Schwab’s survey similarly found most firms remain focused on acquiring new clients in addition to leveraging new technology to increase productivity and to improve their strategic planning.

It helps that RIAs entered 2020 from a position of strength, the study says.

The compound annual growth rate for respondent firms hit $761 million at the end of last year, up from $424 million in 2015. Using the same measure and time frame, their revenue grew to $4.2 million last year from $2.9 million and the average number of their clients grew about 30% from 302 to 389 per firm.

Having clearly articulated and written goals provides a clear strategic edge, the study found.

Firms that documented both their preferred client type and value proposition attracted 28% more clients and 45% more new client assets over the last year than other firms, the survey found. Of the top 20% of firms surveyed, about two-thirds had identified their ideal client. By contrast, half of firms with less than $250 million in AUM had done so.

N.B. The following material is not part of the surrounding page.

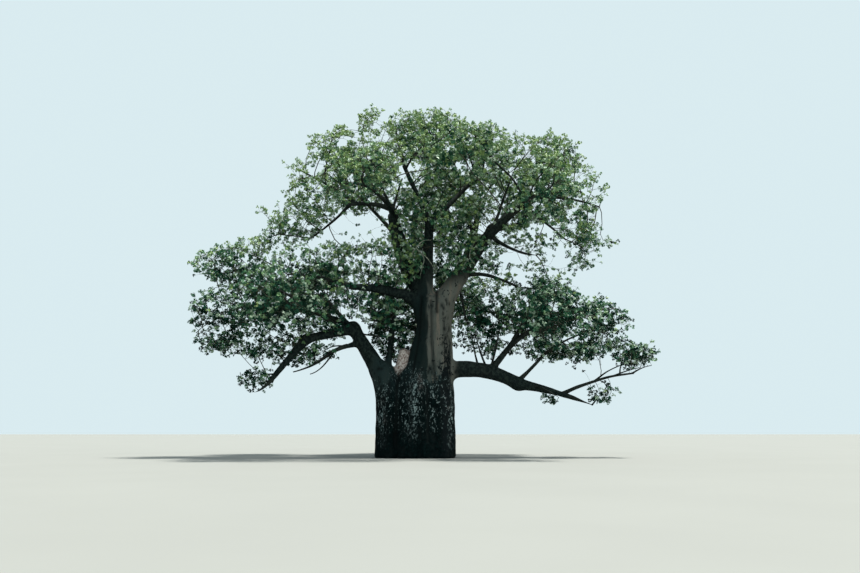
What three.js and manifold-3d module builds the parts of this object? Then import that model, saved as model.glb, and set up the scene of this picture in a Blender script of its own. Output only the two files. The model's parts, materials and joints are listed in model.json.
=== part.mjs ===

As they grow, firms are increasingly offering new service lines, including tax and estate planning, lifestyle management, charitable planning, financial literacy education for clients’ family members and bank services, such as managing CDs and money market products.

Productivity is also on the rise, the study found. Client-facing professionals at RIAs, for example, have increased the AUM they handle to $99 million last year from $89 million in 2015.

The last downturn drove a new wave of clients to RIAs, says Salvi, who thinks the same thing is happening now.

“They get a lot of referrals” during volatility, she says. “People appreciate the high-touch and personalized approach that they build into their client experience.”